Because the judiciary must take care to ensure that law enforcement officers do not cross the line between active investigation and zealous advocacy of the public’s interests, on the one hand, and active participation in the manufacture of crimes, on the other, my careful review of the entire record compells me to note my dismay at the questionable tactics employed in the instant case. As set out before, the record clearly indicates that it was Gibbs’ sole intention and desire to drop the criminal charges against the four defendants. He communicated this desire to Joe Yeoman of the Teamsters Union. It was only after Gibbs had contacted the District Attorney’s Office and agreed to be wired with a tape recorder that the testimony indicates Gibbs’ “change of heart.” The transcripts of those covert recordings viewed in the light of the earlier happenings reveal the attempt by Gibbs through various fabrications to lead the Appellee into making statements that would incriminate him in a scheme to influence Gibbs’ decision to prosecute. Gibbs several times admits that statements he made to Syre were complete fabrications. I must therefore emphasize to all prosecutors that the function of the prosecutor’s office is not to merely seek convictions, but rather to seek justice.
For the foregoing reasons, I would affirm the Superior Court’s order reversing Appellee’s conviction and discharge him.
LARSEN, J., joins in this dissenting opinion.. See, e.g. Brief for Appellant, Appendix D at 2, 8, 13; Appendix E at 10.
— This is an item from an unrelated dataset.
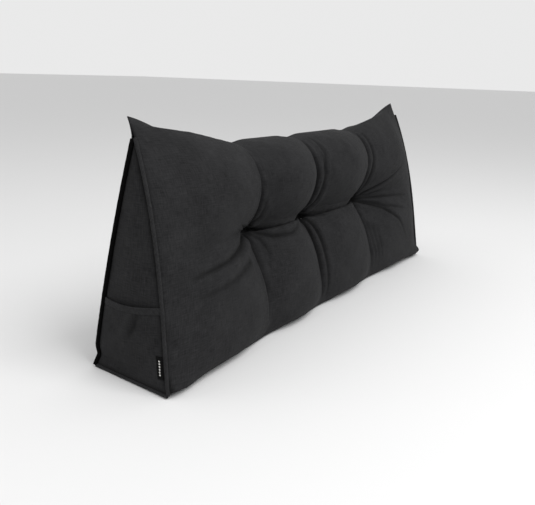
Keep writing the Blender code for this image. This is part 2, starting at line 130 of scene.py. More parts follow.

. From both the taped conversations and appellee’s trial testimony, it appears that appellee believed that, when Gibbs suggested the District Attorney’s office threatened him (Gibbs) with prosecution, such "prosecution" would be for perjury; that is, for giving prior sworn statements to the police investigators which contradicted his present posture of wishing to drop the case. Accordingly, appellee offered some suggestions as to what Gibbs might say at trial, if a trial was held, that would not place him in jeopardy of perjury charges.